Caroline Segond-Weber (1867-1945) est une actrice française. Elle a joué au théâtre des Arènes de
Béziers en 1898 lors de la création de Déjanire, où elle a tenu le rôle de Iole.
Premier prix du conservatoire en
1883 , elle fit partie de la troupe de l'Odéon et de la Comédie française (pensionnaire en 1887,
sociétaire en 1902).
Adrien Laroque, dans "Acteur et actrices de Paris", 1899, la décrit ainsi:
"Passionnée, nerveuse, vibrante, tragédienne-née".[LAR 1899]
Un portrait coloré de la comédienne nous est donné par Adolphe Brisson, qui consacre un chapitre de son "Pointes
sèches (physionomies littéraires)" [BRI 1898] à Coralie Segond-Weber:
"Regardez-la, quand, dans les Erinnyes, elle descend les degrés du palais d'Agamemnon. Son corps mince
et flexible ondule lentement sous ses voiles noirs; elle avance tristement vers la tombe du héros;
son profil se détache sur l'horizon clair profil
admirable, d'une pureté, d'une fierté souveraines.

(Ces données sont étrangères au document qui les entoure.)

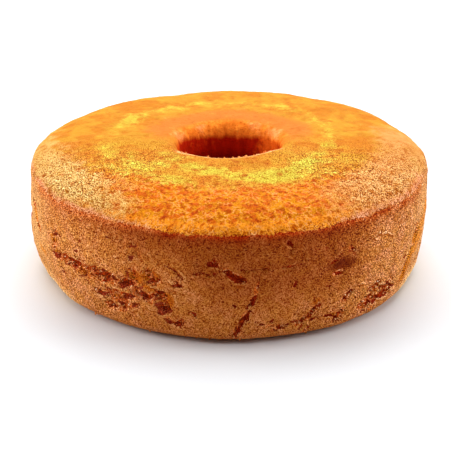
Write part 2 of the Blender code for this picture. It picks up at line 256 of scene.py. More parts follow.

Elle lève vers le ciel ses yeux noyés dé mélancolie;
et, d'une voix profonde, dont les accents vous frappent au coeur, elle laisse échapper la divine
plainte du poète :
"Femmes de la maison, douces à ma jeunesse,
Conseillez mon cher coeur amèrement troublé."
Ce n'est pas une fille de théâtre, ce n'est pas une tragédienne qui marche devant nous,
c'est une figure antique ressuscitée en pleine jeunesse; c'est une statue toute palpitante
de vie et de passion, c'est une évocation des siècles passés."
Second-Weber, vignettes Felix Potin "Les célébrités contemporaines"
Adolphe Brisson continue:
"Et, maintenant, causez avec elle, si vous avez la, bonne fortune de la rencontrer
dans un cercle d'intimes ou dans un salon ami. Vous serez tout surpris de sa vivacité,
de sa grâce, de la malice de ses paroles, de l'exubérance de ses gestes.
Électre, Hermione ou Phèdre auront disparu et feront place à une petite Parisienne spirituelle,
intelligente et écervelée, descendue
de Belleville dès l'âge le plus tendre, et ayant gardé dans l'allure, dans l'accent, dans la façon
d'être un je ne sais quoi qui rappelle le faubourg. La métamorphose est complète.
Cette voix, qui déclamait tout à l'heure des alexandrins, prend des inflexions gamines;
ces grands yeux où luisait la flamme tragique vous dévisagent d'un air moqueur;
ce corps qui portait noblement la tunique à longs plis s'agite et se trémousse avec drôlerie.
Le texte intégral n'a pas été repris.